Going from the top of the data below, give again each line through the one containing "high lug tyres.", both ends kept.
** begin Provided material **
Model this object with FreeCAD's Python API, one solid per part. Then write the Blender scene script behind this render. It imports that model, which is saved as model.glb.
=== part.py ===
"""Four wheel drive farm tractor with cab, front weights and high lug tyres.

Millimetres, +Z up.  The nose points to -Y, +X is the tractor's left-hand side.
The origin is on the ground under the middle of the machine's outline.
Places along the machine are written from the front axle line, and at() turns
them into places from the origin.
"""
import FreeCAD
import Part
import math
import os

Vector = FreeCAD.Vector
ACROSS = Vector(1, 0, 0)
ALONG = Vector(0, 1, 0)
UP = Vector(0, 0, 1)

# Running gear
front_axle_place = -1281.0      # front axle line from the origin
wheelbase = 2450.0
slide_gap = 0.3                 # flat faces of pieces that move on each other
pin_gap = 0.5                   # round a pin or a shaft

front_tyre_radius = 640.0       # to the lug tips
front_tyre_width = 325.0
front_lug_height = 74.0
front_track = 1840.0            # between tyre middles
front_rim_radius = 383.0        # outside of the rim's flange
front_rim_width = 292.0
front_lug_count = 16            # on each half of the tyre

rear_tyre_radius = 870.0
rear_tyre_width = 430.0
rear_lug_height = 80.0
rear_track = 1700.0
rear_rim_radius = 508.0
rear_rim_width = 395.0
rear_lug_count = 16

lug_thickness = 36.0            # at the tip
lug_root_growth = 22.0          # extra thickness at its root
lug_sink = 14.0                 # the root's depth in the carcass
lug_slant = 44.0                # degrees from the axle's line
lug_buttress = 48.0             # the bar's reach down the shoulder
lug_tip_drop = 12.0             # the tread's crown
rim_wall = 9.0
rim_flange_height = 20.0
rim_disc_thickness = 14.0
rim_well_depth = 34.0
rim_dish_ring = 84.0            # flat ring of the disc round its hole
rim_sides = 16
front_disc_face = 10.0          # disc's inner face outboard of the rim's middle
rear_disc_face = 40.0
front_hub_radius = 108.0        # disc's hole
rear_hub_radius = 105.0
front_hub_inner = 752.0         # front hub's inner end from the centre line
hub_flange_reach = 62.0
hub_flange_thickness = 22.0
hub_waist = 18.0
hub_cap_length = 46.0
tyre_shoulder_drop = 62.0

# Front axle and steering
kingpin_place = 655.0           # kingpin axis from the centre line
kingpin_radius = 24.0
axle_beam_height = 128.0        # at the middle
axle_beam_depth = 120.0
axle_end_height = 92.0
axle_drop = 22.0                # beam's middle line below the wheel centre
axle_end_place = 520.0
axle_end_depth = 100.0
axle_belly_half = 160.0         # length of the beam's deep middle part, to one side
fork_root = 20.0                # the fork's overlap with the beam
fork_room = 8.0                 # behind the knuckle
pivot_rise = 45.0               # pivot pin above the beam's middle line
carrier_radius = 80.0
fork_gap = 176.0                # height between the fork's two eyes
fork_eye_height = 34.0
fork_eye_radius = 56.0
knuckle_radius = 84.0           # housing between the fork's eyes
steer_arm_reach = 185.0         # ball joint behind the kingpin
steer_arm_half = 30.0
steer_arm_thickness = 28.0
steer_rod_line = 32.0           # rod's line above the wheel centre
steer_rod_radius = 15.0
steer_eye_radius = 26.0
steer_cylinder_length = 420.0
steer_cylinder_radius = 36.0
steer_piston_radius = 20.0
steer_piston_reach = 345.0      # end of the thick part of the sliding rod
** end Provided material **
▶ _Solution for this problem_
Model this object with FreeCAD's Python API, one solid per part. Then write the Blender scene script behind this render. It imports that model, which is saved as model.glb.
=== part.py ===
"""Four wheel drive farm tractor with cab, front weights and high lug tyres.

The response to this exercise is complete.